According to the Centers for Disease Control and Prevention, antibody testing can detect whether a person had a previous infection with COVID-19. However, depending on when the person was infected and the timing of the test, the test may not find antibodies in someone with a current COVID-19 infection. It can also take up to three weeks after an infection to make antibodies.
“A positive test result shows you have antibodies that likely resulted from an infection with SARS-CoV-2 or possibly a related coronavirus. It’s unclear if those antibodies can provide protection (immunity) against getting infected again,” according to the CDC website. “Some people may take even longer to develop antibodies, and some may not develop antibodies.”
Currently in Parker County, LabCorp, Quest Diagnostics and Aledo Medicine Store are performing antibody testing, according to Parker County Judge Pat Deen.
But Parker County Emergency Management Coordinator Sean Hughes said there are a lot of theories surrounding antibody testing.
“There’s a huge question about the accuracy of the antibody test. Early on in this incident, there were a lot of antibody tests out there that various people were using. Since the disease has progressed, the FDA has pulled back a lot of those tests to validate how accurate they are and that’s one of the problems with the antibody testing — the accuracy seems to be all over the board,” Hughes said. “There are many theories, but like any test, it provides a snapshot of that particular moment in time. We don’t know a lot about antibodies and how that plays into the virus, but it’s not going to hurt anyone to get antibody testing, it’s just what the expectations are from the results.”

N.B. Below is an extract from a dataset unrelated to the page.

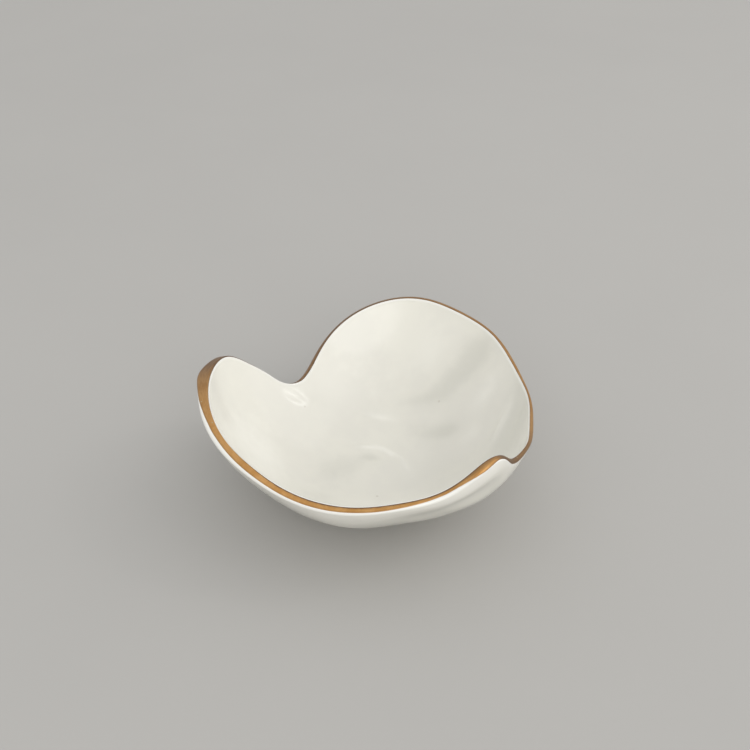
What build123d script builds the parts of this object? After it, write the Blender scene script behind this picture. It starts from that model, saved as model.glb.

The Texas Department of State Health Services reported that as of May 21, there have been 60,252 antibody tests performed in the state.

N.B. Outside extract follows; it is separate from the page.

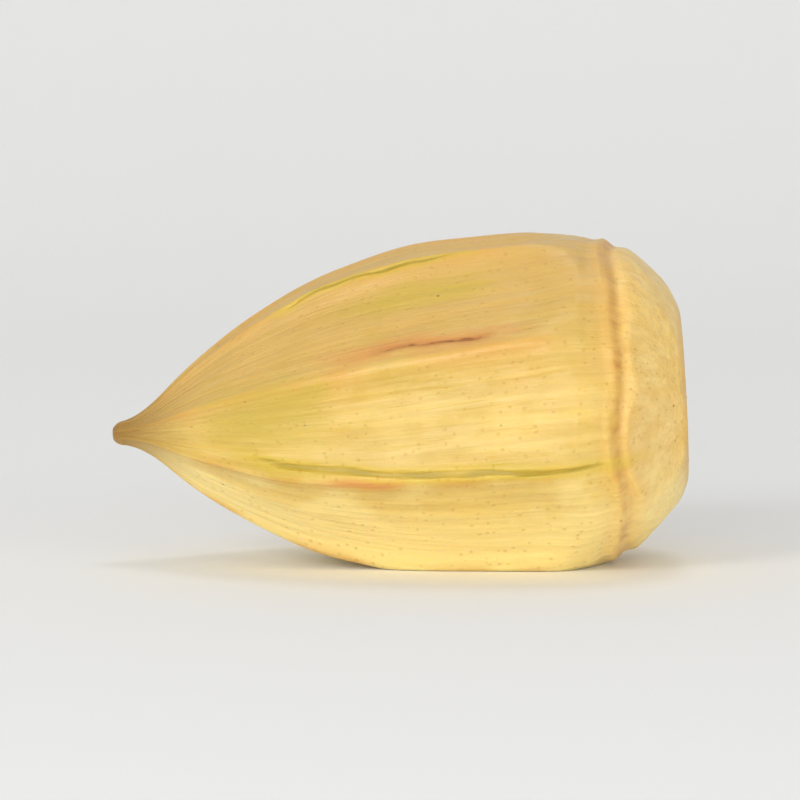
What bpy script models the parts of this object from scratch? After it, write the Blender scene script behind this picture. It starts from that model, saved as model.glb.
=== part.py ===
"""A pickled baby okra pod, lying on its side.

The pod is one grown body. Eight low ribs run from the scar ring, where the calyx was, to a
short beak. Past the ring is the cap, a dome that a knife has pared in flats, and the cut
face of the stem. The pod lies on the patch where its soft flesh flattens.

Units are metres. +X runs from the beak to the stem end and +Z is up. The origin is the
middle of the footprint, on the surface that the pod lies on.
"""

import math

import bmesh
import bpy
from mathutils import Matrix, Vector

MM = 0.001

# Overall size: places along the axis are measured from the tip of the beak
LENGTH = 25.5 * MM
BELLY_RADIUS = 7.9 * MM
BELLY_AT = 18.5 * MM
RING_RADIUS = 7.05 * MM
RING_AT = 22.1 * MM
FACE_RADIUS = 3.8 * MM

# Taper from belly to beak: a higher power is a blunter pod
TAPER_FROM = 0.7 * MM
TAPER_POWER = 2.4

# Beak: a rounded end that flares into the taper
BEAK_LENGTH = 1.3 * MM
BEAK_RADIUS = 0.55 * MM
BEAK_FLARE = 0.3
BEAK_BLEND = 0.6 * MM

# Ribs, with the flutes between them
RIBS = 8
RIB_DEPTH_SHARE = 0.1
FLUTE_POWER = 2.5
CREST_ROUNDNESS = 0.1
FLUTE_TOP_GAP = 0.4 * MM
FLUTE_ARCH = 1.5 * MM
FLUTE_FADE = 3.0 * MM

# Scar ring: a low ridge with a groove on its cap side
RING_RISE = 0.16 * MM
RING_WIDTH = 0.3 * MM
GROOVE_DEPTH = 0.14 * MM
GROOVE_OFFSET = 0.55 * MM

# Cap dome, and the flats that a knife pared on it
DOME_POWER = 1.9
DOME_ROOT = 0.8
PARINGS = 7
PARING_TILT = math.radians(47)
PARING_TOUCH = 0.58
PARING_DEPTH = 0.3 * MM
PARING_BLEND = 0.12 * MM
PARING_REACH = math.radians(72)

# Cut face of the stem: a rim round a slightly sunken pith
RIM_WIDTH = 0.8 * MM
PITH_SLOPE_WIDTH = 0.18 * MM
PITH_DEPTH = 0.26 * MM

# Unevenness of growth, as waves round the pod: (waves in a turn, amount, phase)
GIRTH_WAVES = ((2, 0.012, 0.9), (5, 0.007, 2.6))
FLUTE_WAVES = ((1, 0.14, 0.7), (3, 0.1, 1.9))
CREST_WAVES = ((1, 0.05, 1.1), (2, 0.03, 0.4), (3, 0.045, 0.4))
RING_WAVES = ((5, 0.12 * MM, 0.4), (8, 0.07 * MM, 2.1))
PARING_WAVES = ((3, 0.15, 0.5),)
PARING_DEPTH_WAVES = ((2, 0.35, 1.0),)
CREST_SWAY = 0.02
CREST_SWAY_LENGTH = 4.1 * MM
CREST_SWAY_TURNS = 2

# How the pod has grown and how it lies
ROLL = math.radians(-1.5)
TWIST = math.radians(7)
DROOP = 0.5 * MM
SIDE_BEND = 0.35 * MM
LYING_TILT = math.radians(3)
SAG = 0.28 * MM

# Mesh density round the pod: the crowding draws points towards the rib crests
STEPS_PER_RIB = 10
CREST_CROWDING = 0.3

# Mesh density along it: a crowding over 1 sets more of a stretch's points near its beak end
BEAK_STEPS = 6
BEAK_CROWDING = 1.6
BODY_STEPS = 16
BODY_CROWDING = 1.15
ARCH_STEPS = 8
RING_STEPS = 8
RING_LEAD = 0.9 * MM
DOME_STEPS = 7
SMALLEST = 0.01 * MM

# Finish
SKIN_COLOUR = (0.66, 0.47, 0.11, 1.0)
SKIN_ROUGHNESS = 0.4
SMOOTH_ANGLE = math.radians(50)


def smooth_step(value):
    """0 below 0, 1 above 1, and an even curve between them."""
    value = min(max(value, 0.0), 1.0)
    return value * value * (3.0 - 2.0 * value)


def smooth_min(a, b, blend):
    """The lower of two lengths, rounded over where they cross."""
    share = min(max(0.5 + 0.5 * (b - a) / blend, 0.0), 1.0)
    return b + (a - b) * share - blend * share * (1.0 - share)


def smooth_max(a, b, blend):
    """The higher of two lengths, rounded over where they cross."""
    return -smooth_min(-a, -b, blend)


def ripple(turn, waves):
    """Sum of a few waves at an angle round the pod."""
    return sum(amount * math.sin(count * turn + phase) for count, amount, phase in waves)


def beak_radius(along):
    """Radius of the beak: a rounded end that widens a little towards the body."""
    end = min(along / BEAK_RADIUS, 1.0)
    dome = math.sqrt(1.0 - (1.0 - end) ** 2)
    return BEAK_RADIUS * dome + BEAK_FLARE * max(along - BEAK_RADIUS, 0.0)


def body_radius(along):
    """Radius over the rib crests between the beak and the scar ring."""
    if along > BELLY_AT:
        share = (along - BELLY_AT) / (RING_AT - BELLY_AT)
        return BELLY_RADIUS - (BELLY_RADIUS - RING_RADIUS) * share**2
    share = max(along - TAPER_FROM, 0.0) / (BELLY_AT - TAPER_FROM)
    taper = BELLY_RADIUS * (1.0 - (1.0 - share) ** TAPER_POWER)
    return smooth_max(beak_radius(along), taper, BEAK_BLEND)


def dome_radius(along):
    """Radius of the cap before it is pared."""
    share = min((along - RING_AT) / (LENGTH - RING_AT), 1.0)
    fall = (1.0 - share**DOME_POWER) ** DOME_ROOT
    return FACE_RADIUS + (RING_RADIUS - FACE_RADIUS) * fall


def outline_radius(along):
    """Radius over the crests anywhere along the pod."""
    return body_radius(along) if along <= RING_AT else dome_radius(along)


def rib_drop(along, turn):
    """How far the skin lies below the crests, at an angle round the pod.

    The middle of a flute is at turn 0, so another one faces down, where the pod lies.
    """
    phase = (turn * RIBS / math.tau + 0.5) % 1.0
    across = 2.0 * min(phase, 1.0 - phase)
    soft = math.hypot(across, CREST_ROUNDNESS) - CREST_ROUNDNESS
    soft /= math.hypot(1.0, CREST_ROUNDNESS) - CREST_ROUNDNESS
    flute = 1.0 - (1.0 - soft) ** FLUTE_POWER
    top = RING_AT - FLUTE_TOP_GAP - FLUTE_ARCH * (1.0 - across) ** 2
    reach = smooth_step((top - along) / FLUTE_FADE)
    depth = RIB_DEPTH_SHARE * body_radius(min(along, RING_AT)) * (1.0 + ripple(turn, FLUTE_WAVES))
    return depth * flute * reach


def ring_rise(along, turn):
    """Height of the scar ring's ridge, less the depth of the groove beside it."""
    from_ridge = along - RING_AT - ripple(turn, RING_WAVES)
    ridge = math.exp(-((from_ridge / RING_WIDTH) ** 2))
    groove = math.exp(-(((from_ridge - GROOVE_OFFSET) / RING_WIDTH) ** 2))
    return RING_RISE * ridge - GROOVE_DEPTH * groove


def pared(radius, along, turn):
    """The cap's radius once each knife cut has taken its flat off the dome."""
    if along <= RING_AT:
        return radius
    tilt_sin, tilt_cos = math.sin(PARING_TILT), math.cos(PARING_TILT)
    touch = RING_AT + PARING_TOUCH * (LENGTH - RING_AT)
    reach = touch * tilt_sin + dome_radius(touch) * tilt_cos
    for cut in range(PARINGS):
        even = math.tau * cut / PARINGS
        lean = math.cos(turn - even - ripple(even, PARING_WAVES))
        depth = PARING_DEPTH * (1.0 + ripple(even, PARING_DEPTH_WAVES))
        if lean > math.cos(PARING_REACH):
            flat = (reach - depth - along * tilt_sin) / (tilt_cos * lean)
            radius = smooth_min(radius, flat, PARING_BLEND)
    return radius


def grown_radius(along, turn):
    """Radius of the finished skin at a distance along the pod and an angle round it."""
    crests = outline_radius(along) * (1.0 + ripple(turn, GIRTH_WAVES))
    return pared(crests - rib_drop(along, turn) + ring_rise(along, turn), along, turn)


def spread(start, end, steps, power):
    """Places after a start, up to and with an end: a power over 1 crowds them to the start."""
    return [start + (end - start) * (step / steps) ** power for step in range(1, steps + 1)]


def stations():
    """Distances along the pod at which the outline has a point, beak first."""
    arch_from = RING_AT - FLUTE_TOP_GAP - FLUTE_ARCH - FLUTE_FADE
    ring_from = RING_AT - RING_LEAD
    dome_from = RING_AT + GROOVE_OFFSET + RING_WIDTH
    beak = spread(0.0, BEAK_LENGTH, BEAK_STEPS, BEAK_CROWDING)
    body = spread(BEAK_LENGTH, arch_from, BODY_STEPS, BODY_CROWDING)
    arch = spread(arch_from, ring_from, ARCH_STEPS, 1.0)
    ring = spread(ring_from, dome_from, RING_STEPS, 1.0)
    dome = [
        dome_from + (LENGTH - dome_from) * math.sin(0.25 * math.tau * step / DOME_STEPS)
        for step in range(1, DOME_STEPS + 1)
    ]
    return beak + body + arch + ring + dome


def outline():
    """The half outline, from the beak's tip to the middle of the cut face."""
    skin = [(along, outline_radius(along)) for along in stations()]
    rim = FACE_RADIUS - RIM_WIDTH
    pith = rim - PITH_SLOPE_WIDTH
    sunk = LENGTH - PITH_DEPTH
    face = [(LENGTH, rim), (sunk, pith), (sunk, pith / 2.0), (sunk, 0.0)]
    return [(0.0, 0.0)] + skin + face


def turned_blank():
    """Spins the outline about the X axis into a plain round pod."""
    blank = bmesh.new()
    verts = [blank.verts.new((along, radius, 0.0)) for along, radius in outline()]
    edges = [blank.edges.new(pair) for pair in zip(verts, verts[1:])]
    bmesh.ops.spin(
        blank,
        geom=verts + edges,
        cent=(0.0, 0.0, 0.0),
        axis=(1.0, 0.0, 0.0),
        angle=math.tau,
        steps=RIBS * STEPS_PER_RIB,
        use_merge=True,
    )
    bmesh.ops.remove_doubles(blank, verts=blank.verts, dist=0.1 * SMALLEST)
    return blank


def grow(blank):
    """Gives the blank its ribs, ring and pared cap, then its twist and bend.

    The blank's points are crowded towards the crests first, where the skin turns most.
    """
    for vert in blank.verts:
        along, radius = vert.co.x, math.hypot(vert.co.y, vert.co.z)
        turn = math.atan2(vert.co.z, vert.co.y)
        turn += CREST_CROWDING / RIBS * math.sin(RIBS * turn)
        on_cut_face = along > BELLY_AT and radius < FACE_RADIUS
        skin_at = LENGTH if on_cut_face else max(along, SMALLEST)
        radius *= grown_radius(skin_at, turn) / outline_radius(skin_at)
        sway = CREST_SWAY * math.sin(along / CREST_SWAY_LENGTH + CREST_SWAY_TURNS * turn)
        twist = TWIST * (BELLY_AT - along) / LENGTH
        facing = turn + ripple(turn, CREST_WAVES) + sway + twist + ROLL
        from_stem = 1.0 - along / LENGTH
        vert.co.y = radius * math.cos(facing) + SIDE_BEND * from_stem**2
        vert.co.z = radius * math.sin(facing) - DROOP * from_stem**2


def lay_down(pod):
    """Tips the pod beak down, presses it on the surface and centres its footprint."""
    tip_over = Matrix.Rotation(-LYING_TILT, 3, "Y")
    bmesh.ops.rotate(pod, verts=pod.verts, cent=(0.0, 0.0, 0.0), matrix=tip_over)
    lowest = min(vert.co.z for vert in pod.verts)
    bmesh.ops.translate(pod, verts=pod.verts, vec=(0.0, 0.0, -lowest - SAG))
    for vert in pod.verts:
        vert.co.z = max(vert.co.z, 0.0)
    middle = Vector((0.0, 0.0, 0.0))
    for axis in (0, 1):
        places = [vert.co[axis] for vert in pod.verts]
        middle[axis] = (min(places) + max(places)) / 2.0
    bmesh.ops.translate(pod, verts=pod.verts, vec=-middle)


def skin_material():
    """Satin, golden-olive skin."""
    material = bpy.data.materials.new("pod_skin")
    material.use_nodes = True
    shader = material.node_tree.nodes["Principled BSDF"]
    shader.inputs["Base Color"].default_value = SKIN_COLOUR
    shader.inputs["Roughness"].default_value = SKIN_ROUGHNESS
    shader.inputs["Metallic"].default_value = 0.0
    return material


def okra_pod():
    """Builds the pod as one object."""
    pod = turned_blank()
    grow(pod)
    lay_down(pod)
    bmesh.ops.triangulate(pod, faces=pod.faces)
    bmesh.ops.recalc_face_normals(pod, faces=pod.faces)
    mesh = bpy.data.meshes.new("okra_pod")
    pod.to_mesh(mesh)
    pod.free()
    mesh.materials.append(skin_material())
    mesh.shade_smooth()
    mesh.set_sharp_from_angle(angle=SMOOTH_ANGLE)
    thing = bpy.data.objects.new("okra_pod", mesh)
    bpy.context.scene.collection.objects.link(thing)
    return thing


def main():
    """Clears the scene and builds the pod."""
    for thing in list(bpy.data.objects):
        bpy.data.objects.remove(thing, do_unlink=True)
    okra_pod()


main()
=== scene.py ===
"""Looks of a pickled baby okra pod that lies on its side.

The pod is one piece. Its blank is an outline spun about the X axis, and the form, the marks
and the soft relief of the flesh then move every point of it. What the finish needs to know
about a point, such as how near it is to a scar, is kept as an attribute of the mesh.
"""

import logging
import math
from dataclasses import dataclass
from enum import Enum
from typing import Any, ClassVar

import bmesh
import bpy
import numpy as np
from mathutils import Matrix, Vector, noise


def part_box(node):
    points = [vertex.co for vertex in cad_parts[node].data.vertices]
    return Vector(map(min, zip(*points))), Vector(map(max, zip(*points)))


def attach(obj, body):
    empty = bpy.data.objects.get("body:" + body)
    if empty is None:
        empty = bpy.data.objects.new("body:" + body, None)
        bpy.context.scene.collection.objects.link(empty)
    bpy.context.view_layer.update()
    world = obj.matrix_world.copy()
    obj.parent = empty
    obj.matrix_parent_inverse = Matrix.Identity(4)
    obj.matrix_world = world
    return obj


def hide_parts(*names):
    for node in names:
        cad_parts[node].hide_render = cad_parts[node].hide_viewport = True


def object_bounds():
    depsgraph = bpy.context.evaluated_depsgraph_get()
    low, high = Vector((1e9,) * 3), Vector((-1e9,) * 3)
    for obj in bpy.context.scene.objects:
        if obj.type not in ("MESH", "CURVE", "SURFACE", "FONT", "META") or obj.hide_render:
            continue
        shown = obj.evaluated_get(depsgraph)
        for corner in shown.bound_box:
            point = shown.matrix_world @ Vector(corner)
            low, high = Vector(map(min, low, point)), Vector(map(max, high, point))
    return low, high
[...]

Davis City Pharmacy is currently in the works to get antibody testing, but is waiting for an accurate test that they are able to perform at the pharmacy.
“The county contacted me about it and asked if we would be able to do [antibody testing]. There are actually no wholesalers that are providing those tests because the accuracy rate is somewhere between 20% and 70%, so the only accurate test right now is one that’s done via blood draw and so that would have to be performed in a lab,” Davis City Pharmacy Manager Brandi Chane said. “But we are patiently waiting.”
Hughes said the county officials are tracking the number of antibody tests locally as best they can.
“Those numbers aren’t added together with the [COVID-19] tests,” Hughes said.
The CDC has been looking at data from antibody tests to estimate the total number of people who have been infected with the virus in the United States.
“CDC is also using antibody testing to learn more about how the body’s immune system responds to the virus and to explore how the virus spreads among people exposed to it,” according to the CDC. “The information CDC is looking at comes from many groups, including blood donors and household contacts of people who had symptoms and were diagnosed with COVID-19.”